▼
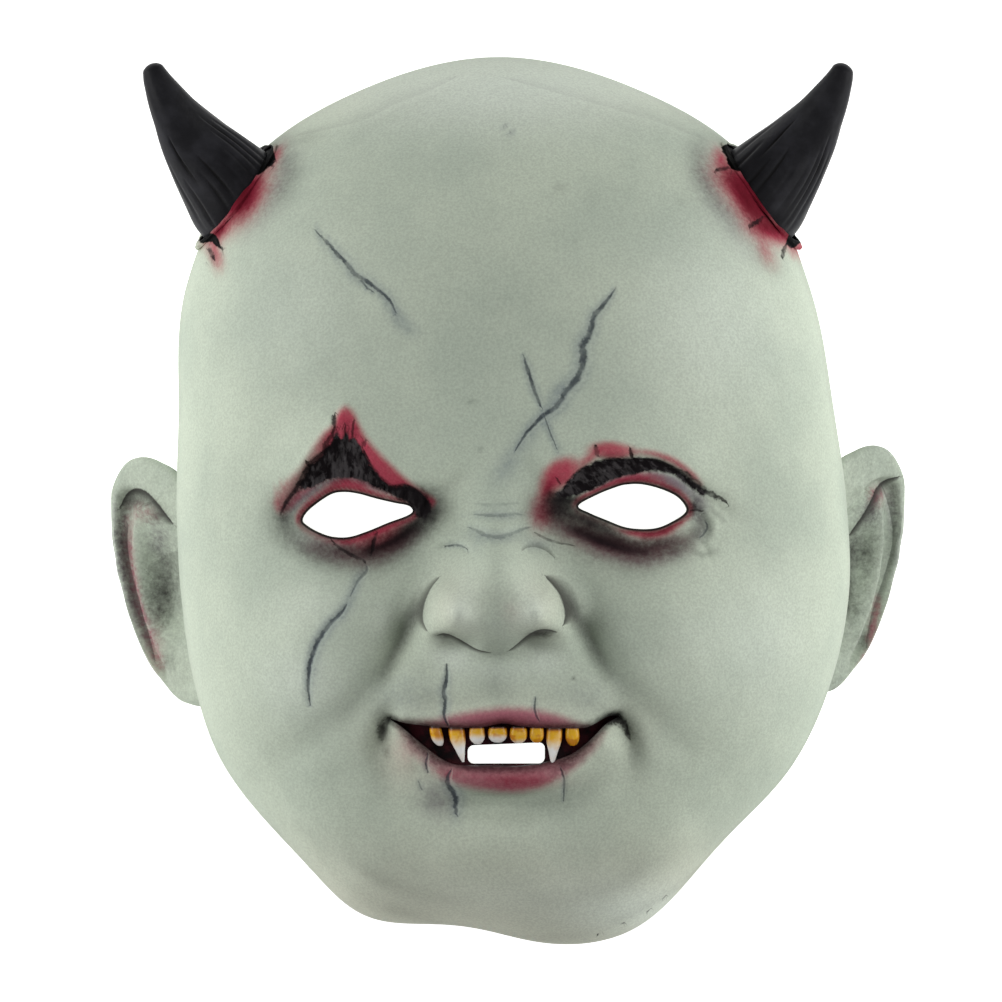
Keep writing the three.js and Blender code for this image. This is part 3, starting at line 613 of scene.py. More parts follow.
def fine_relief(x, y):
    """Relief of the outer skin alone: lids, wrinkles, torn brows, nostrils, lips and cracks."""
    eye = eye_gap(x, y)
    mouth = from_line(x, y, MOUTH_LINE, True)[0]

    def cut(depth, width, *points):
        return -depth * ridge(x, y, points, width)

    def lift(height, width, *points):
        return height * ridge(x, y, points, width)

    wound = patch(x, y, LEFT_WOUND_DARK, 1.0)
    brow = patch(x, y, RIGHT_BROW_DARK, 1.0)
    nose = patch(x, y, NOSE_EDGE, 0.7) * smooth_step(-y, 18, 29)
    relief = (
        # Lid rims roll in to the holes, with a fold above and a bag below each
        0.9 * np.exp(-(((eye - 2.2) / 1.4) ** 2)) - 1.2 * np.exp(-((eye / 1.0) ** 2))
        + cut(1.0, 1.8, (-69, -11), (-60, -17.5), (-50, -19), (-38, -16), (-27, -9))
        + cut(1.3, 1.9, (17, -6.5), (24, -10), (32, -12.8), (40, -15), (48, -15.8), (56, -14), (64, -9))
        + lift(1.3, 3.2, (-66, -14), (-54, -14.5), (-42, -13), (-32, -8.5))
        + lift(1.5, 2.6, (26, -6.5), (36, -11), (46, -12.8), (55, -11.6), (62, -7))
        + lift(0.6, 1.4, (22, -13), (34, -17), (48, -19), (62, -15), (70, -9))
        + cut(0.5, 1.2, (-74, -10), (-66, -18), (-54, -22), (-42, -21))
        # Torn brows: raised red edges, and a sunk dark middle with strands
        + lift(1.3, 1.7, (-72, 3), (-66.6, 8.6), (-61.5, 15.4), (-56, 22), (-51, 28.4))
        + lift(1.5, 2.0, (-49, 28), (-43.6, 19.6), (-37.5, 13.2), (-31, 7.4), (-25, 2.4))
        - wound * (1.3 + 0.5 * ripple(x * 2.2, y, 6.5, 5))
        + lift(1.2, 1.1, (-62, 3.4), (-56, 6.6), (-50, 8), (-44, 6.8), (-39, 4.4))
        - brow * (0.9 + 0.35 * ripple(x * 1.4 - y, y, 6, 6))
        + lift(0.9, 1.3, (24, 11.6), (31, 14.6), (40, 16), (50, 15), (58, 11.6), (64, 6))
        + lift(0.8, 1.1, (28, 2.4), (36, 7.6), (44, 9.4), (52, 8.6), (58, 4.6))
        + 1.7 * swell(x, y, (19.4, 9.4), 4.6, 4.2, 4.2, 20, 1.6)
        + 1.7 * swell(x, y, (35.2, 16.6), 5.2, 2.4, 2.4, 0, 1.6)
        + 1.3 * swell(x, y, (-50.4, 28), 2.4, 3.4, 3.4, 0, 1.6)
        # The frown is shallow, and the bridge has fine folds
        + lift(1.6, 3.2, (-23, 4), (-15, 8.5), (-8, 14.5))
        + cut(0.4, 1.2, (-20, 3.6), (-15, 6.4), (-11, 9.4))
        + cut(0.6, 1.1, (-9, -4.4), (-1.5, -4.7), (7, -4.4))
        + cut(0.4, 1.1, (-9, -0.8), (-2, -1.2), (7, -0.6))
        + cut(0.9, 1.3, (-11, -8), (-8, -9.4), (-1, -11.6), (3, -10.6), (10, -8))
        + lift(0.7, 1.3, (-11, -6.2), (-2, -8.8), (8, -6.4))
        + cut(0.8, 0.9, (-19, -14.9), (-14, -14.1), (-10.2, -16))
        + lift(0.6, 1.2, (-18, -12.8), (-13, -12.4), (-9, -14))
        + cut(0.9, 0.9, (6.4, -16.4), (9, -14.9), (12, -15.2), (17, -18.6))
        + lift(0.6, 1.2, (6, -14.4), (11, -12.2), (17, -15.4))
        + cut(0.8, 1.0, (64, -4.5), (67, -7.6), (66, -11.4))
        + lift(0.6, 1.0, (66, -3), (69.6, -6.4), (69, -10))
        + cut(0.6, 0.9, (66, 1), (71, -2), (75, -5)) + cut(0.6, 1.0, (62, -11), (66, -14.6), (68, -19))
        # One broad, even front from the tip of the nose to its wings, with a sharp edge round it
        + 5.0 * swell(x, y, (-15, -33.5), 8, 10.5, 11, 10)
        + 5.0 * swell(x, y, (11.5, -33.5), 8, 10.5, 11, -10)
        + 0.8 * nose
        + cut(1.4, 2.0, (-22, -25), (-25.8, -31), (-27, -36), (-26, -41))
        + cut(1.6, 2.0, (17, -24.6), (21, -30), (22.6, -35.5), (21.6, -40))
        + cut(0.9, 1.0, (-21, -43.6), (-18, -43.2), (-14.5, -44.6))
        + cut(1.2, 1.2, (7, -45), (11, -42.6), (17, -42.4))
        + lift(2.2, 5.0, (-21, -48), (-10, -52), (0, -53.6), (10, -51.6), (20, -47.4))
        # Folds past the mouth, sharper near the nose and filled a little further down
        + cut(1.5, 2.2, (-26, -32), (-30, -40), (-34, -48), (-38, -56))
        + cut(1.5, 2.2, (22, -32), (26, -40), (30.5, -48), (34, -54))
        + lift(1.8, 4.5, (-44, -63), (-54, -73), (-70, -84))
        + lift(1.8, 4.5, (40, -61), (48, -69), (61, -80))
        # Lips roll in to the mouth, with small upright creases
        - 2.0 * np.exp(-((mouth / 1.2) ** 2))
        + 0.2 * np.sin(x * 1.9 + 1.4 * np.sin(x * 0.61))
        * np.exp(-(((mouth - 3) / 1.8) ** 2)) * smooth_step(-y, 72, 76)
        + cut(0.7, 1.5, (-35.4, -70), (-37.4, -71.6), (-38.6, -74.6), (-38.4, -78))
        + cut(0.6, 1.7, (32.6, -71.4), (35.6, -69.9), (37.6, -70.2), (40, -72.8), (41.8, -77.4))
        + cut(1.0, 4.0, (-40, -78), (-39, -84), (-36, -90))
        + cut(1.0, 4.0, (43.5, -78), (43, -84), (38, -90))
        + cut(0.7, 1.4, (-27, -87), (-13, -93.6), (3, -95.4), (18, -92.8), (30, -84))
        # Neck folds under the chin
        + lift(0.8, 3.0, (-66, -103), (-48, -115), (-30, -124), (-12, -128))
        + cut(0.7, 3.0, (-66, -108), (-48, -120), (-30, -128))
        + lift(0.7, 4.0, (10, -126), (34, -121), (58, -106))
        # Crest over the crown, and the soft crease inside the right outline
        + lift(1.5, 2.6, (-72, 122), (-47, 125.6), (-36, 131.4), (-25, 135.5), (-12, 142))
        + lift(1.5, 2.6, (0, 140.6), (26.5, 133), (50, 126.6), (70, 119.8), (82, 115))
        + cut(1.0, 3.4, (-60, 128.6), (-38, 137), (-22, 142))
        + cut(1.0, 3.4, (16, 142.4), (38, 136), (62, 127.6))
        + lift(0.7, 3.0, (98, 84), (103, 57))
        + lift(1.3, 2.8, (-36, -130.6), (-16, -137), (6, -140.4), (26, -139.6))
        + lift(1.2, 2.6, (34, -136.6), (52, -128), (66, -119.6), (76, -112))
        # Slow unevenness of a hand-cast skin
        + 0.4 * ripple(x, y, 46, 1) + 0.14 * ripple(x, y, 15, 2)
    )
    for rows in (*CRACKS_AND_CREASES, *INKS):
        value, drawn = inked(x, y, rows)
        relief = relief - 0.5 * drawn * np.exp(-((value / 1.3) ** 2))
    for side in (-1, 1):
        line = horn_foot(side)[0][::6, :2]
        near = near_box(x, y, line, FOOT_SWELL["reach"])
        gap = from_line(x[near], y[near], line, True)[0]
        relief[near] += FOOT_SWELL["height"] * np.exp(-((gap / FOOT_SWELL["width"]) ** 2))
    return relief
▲
Quote the data in full, keeping each word unchanged.

**Exercise result**.
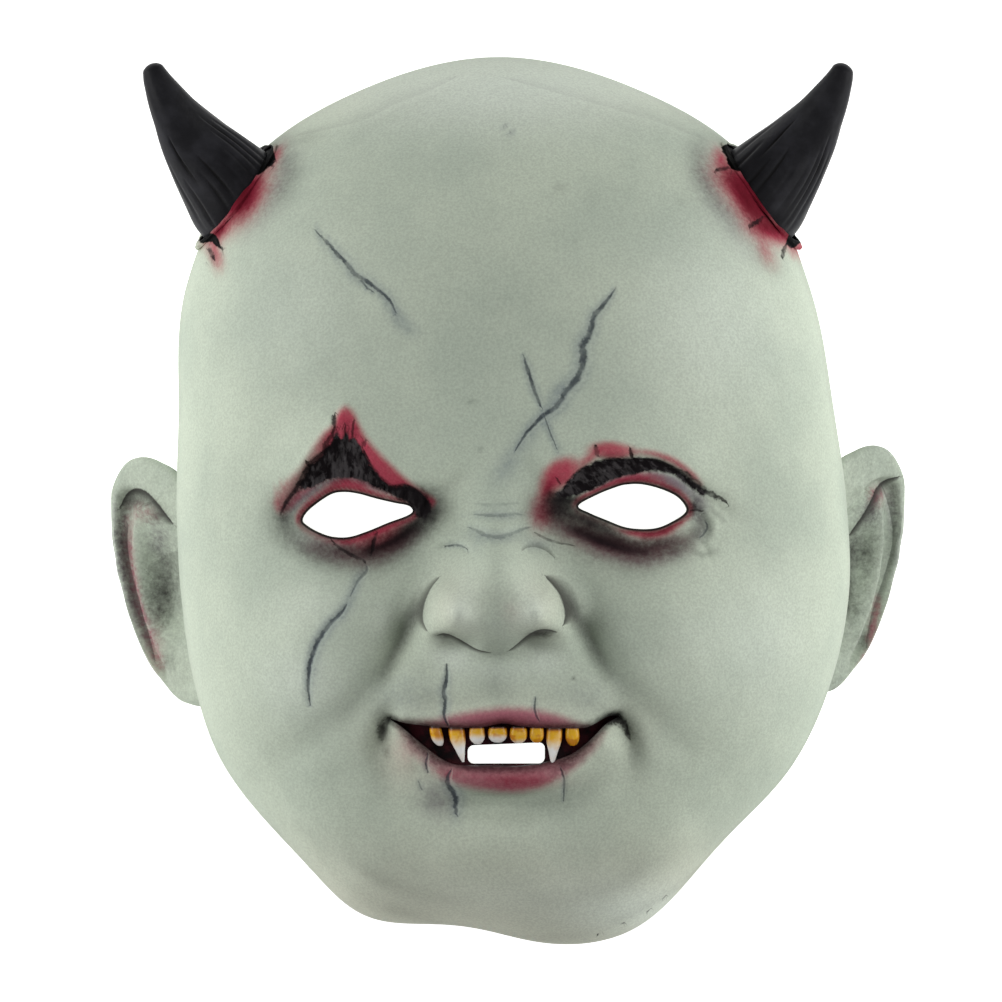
Keep writing the three.js and Blender code for this image. This is part 3, starting at line 613 of scene.py. More parts follow.
def fine_relief(x, y):
    """Relief of the outer skin alone: lids, wrinkles, torn brows, nostrils, lips and cracks."""
    eye = eye_gap(x, y)
    mouth = from_line(x, y, MOUTH_LINE, True)[0]

    def cut(depth, width, *points):
        return -depth * ridge(x, y, points, width)

    def lift(height, width, *points):
        return height * ridge(x, y, points, width)

    wound = patch(x, y, LEFT_WOUND_DARK, 1.0)
    brow = patch(x, y, RIGHT_BROW_DARK, 1.0)
    nose = patch(x, y, NOSE_EDGE, 0.7) * smooth_step(-y, 18, 29)
    relief = (
        # Lid rims roll in to the holes, with a fold above and a bag below each
        0.9 * np.exp(-(((eye - 2.2) / 1.4) ** 2)) - 1.2 * np.exp(-((eye / 1.0) ** 2))
        + cut(1.0, 1.8, (-69, -11), (-60, -17.5), (-50, -19), (-38, -16), (-27, -9))
        + cut(1.3, 1.9, (17, -6.5), (24, -10), (32, -12.8), (40, -15), (48, -15.8), (56, -14), (64, -9))
        + lift(1.3, 3.2, (-66, -14), (-54, -14.5), (-42, -13), (-32, -8.5))
        + lift(1.5, 2.6, (26, -6.5), (36, -11), (46, -12.8), (55, -11.6), (62, -7))
        + lift(0.6, 1.4, (22, -13), (34, -17), (48, -19), (62, -15), (70, -9))
        + cut(0.5, 1.2, (-74, -10), (-66, -18), (-54, -22), (-42, -21))
        # Torn brows: raised red edges, and a sunk dark middle with strands
        + lift(1.3, 1.7, (-72, 3), (-66.6, 8.6), (-61.5, 15.4), (-56, 22), (-51, 28.4))
        + lift(1.5, 2.0, (-49, 28), (-43.6, 19.6), (-37.5, 13.2), (-31, 7.4), (-25, 2.4))
        - wound * (1.3 + 0.5 * ripple(x * 2.2, y, 6.5, 5))
        + lift(1.2, 1.1, (-62, 3.4), (-56, 6.6), (-50, 8), (-44, 6.8), (-39, 4.4))
        - brow * (0.9 + 0.35 * ripple(x * 1.4 - y, y, 6, 6))
        + lift(0.9, 1.3, (24, 11.6), (31, 14.6), (40, 16), (50, 15), (58, 11.6), (64, 6))
        + lift(0.8, 1.1, (28, 2.4), (36, 7.6), (44, 9.4), (52, 8.6), (58, 4.6))
        + 1.7 * swell(x, y, (19.4, 9.4), 4.6, 4.2, 4.2, 20, 1.6)
        + 1.7 * swell(x, y, (35.2, 16.6), 5.2, 2.4, 2.4, 0, 1.6)
        + 1.3 * swell(x, y, (-50.4, 28), 2.4, 3.4, 3.4, 0, 1.6)
        # The frown is shallow, and the bridge has fine folds
        + lift(1.6, 3.2, (-23, 4), (-15, 8.5), (-8, 14.5))
        + cut(0.4, 1.2, (-20, 3.6), (-15, 6.4), (-11, 9.4))
        + cut(0.6, 1.1, (-9, -4.4), (-1.5, -4.7), (7, -4.4))
        + cut(0.4, 1.1, (-9, -0.8), (-2, -1.2), (7, -0.6))
        + cut(0.9, 1.3, (-11, -8), (-8, -9.4), (-1, -11.6), (3, -10.6), (10, -8))
        + lift(0.7, 1.3, (-11, -6.2), (-2, -8.8), (8, -6.4))
        + cut(0.8, 0.9, (-19, -14.9), (-14, -14.1), (-10.2, -16))
        + lift(0.6, 1.2, (-18, -12.8), (-13, -12.4), (-9, -14))
        + cut(0.9, 0.9, (6.4, -16.4), (9, -14.9), (12, -15.2), (17, -18.6))
        + lift(0.6, 1.2, (6, -14.4), (11, -12.2), (17, -15.4))
        + cut(0.8, 1.0, (64, -4.5), (67, -7.6), (66, -11.4))
        + lift(0.6, 1.0, (66, -3), (69.6, -6.4), (69, -10))
        + cut(0.6, 0.9, (66, 1), (71, -2), (75, -5)) + cut(0.6, 1.0, (62, -11), (66, -14.6), (68, -19))
        # One broad, even front from the tip of the nose to its wings, with a sharp edge round it
        + 5.0 * swell(x, y, (-15, -33.5), 8, 10.5, 11, 10)
        + 5.0 * swell(x, y, (11.5, -33.5), 8, 10.5, 11, -10)
        + 0.8 * nose
        + cut(1.4, 2.0, (-22, -25), (-25.8, -31), (-27, -36), (-26, -41))
        + cut(1.6, 2.0, (17, -24.6), (21, -30), (22.6, -35.5), (21.6, -40))
        + cut(0.9, 1.0, (-21, -43.6), (-18, -43.2), (-14.5, -44.6))
        + cut(1.2, 1.2, (7, -45), (11, -42.6), (17, -42.4))
        + lift(2.2, 5.0, (-21, -48), (-10, -52), (0, -53.6), (10, -51.6), (20, -47.4))
        # Folds past the mouth, sharper near the nose and filled a little further down
        + cut(1.5, 2.2, (-26, -32), (-30, -40), (-34, -48), (-38, -56))
        + cut(1.5, 2.2, (22, -32), (26, -40), (30.5, -48), (34, -54))
        + lift(1.8, 4.5, (-44, -63), (-54, -73), (-70, -84))
        + lift(1.8, 4.5, (40, -61), (48, -69), (61, -80))
        # Lips roll in to the mouth, with small upright creases
        - 2.0 * np.exp(-((mouth / 1.2) ** 2))
        + 0.2 * np.sin(x * 1.9 + 1.4 * np.sin(x * 0.61))
        * np.exp(-(((mouth - 3) / 1.8) ** 2)) * smooth_step(-y, 72, 76)
        + cut(0.7, 1.5, (-35.4, -70), (-37.4, -71.6), (-38.6, -74.6), (-38.4, -78))
        + cut(0.6, 1.7, (32.6, -71.4), (35.6, -69.9), (37.6, -70.2), (40, -72.8), (41.8, -77.4))
        + cut(1.0, 4.0, (-40, -78), (-39, -84), (-36, -90))
        + cut(1.0, 4.0, (43.5, -78), (43, -84), (38, -90))
        + cut(0.7, 1.4, (-27, -87), (-13, -93.6), (3, -95.4), (18, -92.8), (30, -84))
        # Neck folds under the chin
        + lift(0.8, 3.0, (-66, -103), (-48, -115), (-30, -124), (-12, -128))
        + cut(0.7, 3.0, (-66, -108), (-48, -120), (-30, -128))
        + lift(0.7, 4.0, (10, -126), (34, -121), (58, -106))
        # Crest over the crown, and the soft crease inside the right outline
        + lift(1.5, 2.6, (-72, 122), (-47, 125.6), (-36, 131.4), (-25, 135.5), (-12, 142))
        + lift(1.5, 2.6, (0, 140.6), (26.5, 133), (50, 126.6), (70, 119.8), (82, 115))
        + cut(1.0, 3.4, (-60, 128.6), (-38, 137), (-22, 142))
        + cut(1.0, 3.4, (16, 142.4), (38, 136), (62, 127.6))
        + lift(0.7, 3.0, (98, 84), (103, 57))
        + lift(1.3, 2.8, (-36, -130.6), (-16, -137), (6, -140.4), (26, -139.6))
        + lift(1.2, 2.6, (34, -136.6), (52, -128), (66, -119.6), (76, -112))
        # Slow unevenness of a hand-cast skin
        + 0.4 * ripple(x, y, 46, 1) + 0.14 * ripple(x, y, 15, 2)
    )
    for rows in (*CRACKS_AND_CREASES, *INKS):
        value, drawn = inked(x, y, rows)
        relief = relief - 0.5 * drawn * np.exp(-((value / 1.3) ** 2))
    for side in (-1, 1):
        line = horn_foot(side)[0][::6, :2]
        near = near_box(x, y, line, FOOT_SWELL["reach"])
        gap = from_line(x[near], y[near], line, True)[0]
        relief[near] += FOOT_SWELL["height"] * np.exp(-((gap / FOOT_SWELL["width"]) ** 2))
    return relief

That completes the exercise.